We use the biblical language for our Lord Jesus: Redeemer, Deliverer, Savior, all of which are military in origin. Judges 6-7 describes the Deliverer as one who engages in battle with the people against their enemies. We’re talking real warfare, with weapons and bloodshed, death and mayhem. The same is true in Exodus when the LORD is active redeeming his people:
Say therefore to the people of Israel, 'I am the LORD, and I will bring you out from under the burdens of the Egyptians, and I will deliver you from their bondage, and I will redeem you with an outstretched arm and with great acts of judgment. (Ex. 6:6) What other nation on earth is like thy people Israel, whom God went to redeem to be his people, making himself a name, and doing for them great and terrible things, by driving out before his people a nation and its gods? (2 Sam. 7:23)
Now these great and terrible things include the warfare at the Red Sea, the plagues, and the battle at Jericho. The fulfillment of God’s covenant to Abraham and Moses was not a smooth transition, but a hostile takeover of land and resources that was accomplished through Israel’s warfare with the nations. Conversely, God’s judgment upon Israel for their sin was political exile in oppression by their enemies.

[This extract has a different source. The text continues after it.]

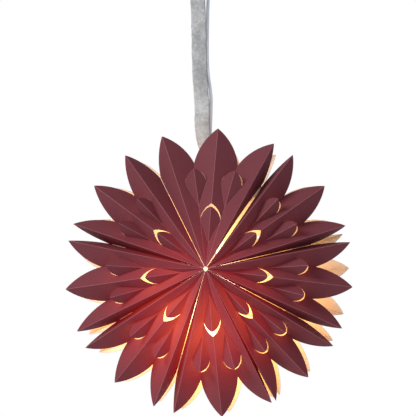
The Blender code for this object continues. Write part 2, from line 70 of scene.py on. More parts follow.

The apostolic church understood the mission to involve warfare, too, though of a more political rather than militant nature. If not to press the cause of Christ against a hostile culture, how do we understand Paul’s repeated imprisonments for publicly preaching Christ and his self-defense before the Council, the Governor, the King, and the Emperor? How do we understand the references to the enemies of faith as wolves that must be resisted if not in terms of pastoral warfare? (Acts 20:28-30; 1 Peter 5:8-9; John 10:11) How do we interpret “wage the good warfare” or “fight the good fight” (1 Tim. 6:12; 8:16) if we do not permit any notion of violence into our understanding of daily discipleship and faith, whether by way of offense or defense?
The erosion of our self-understanding as a people who are warred against by inimical forces and who resist them, firm in faith is compounded by ongoing shifts in the language of prayer and hymnody. In Evangelical Lutheran Worship, we no longer sing “Led on their way by this triumphant sign [the cross] the hosts of God in conquering ranks combine” (cf. LBW 377 and ELW 660). “Stand up, stand up for Jesus” is not included at all and “Mine eyes have seen the glory” has been moved from being an expression of Christian Hope (LBW 332) to the hymnal section of National Songs (ELW 890).
Thankfully, we still have “Sing my tongue the glorious battle” “The Strife is “O’er, the battle won” and “For all the Saints” that retain the biblical narrative of faith and struggle both on Christ’s part and on ours. For the sake of our children, whose television and video game diet is primarily the warfare of good and evil, let us reclaim the Bible’s language of deliverance, redemption, and military victory as descriptive of God’s ongoing activity in the lives of believers and the life and salvation of the world.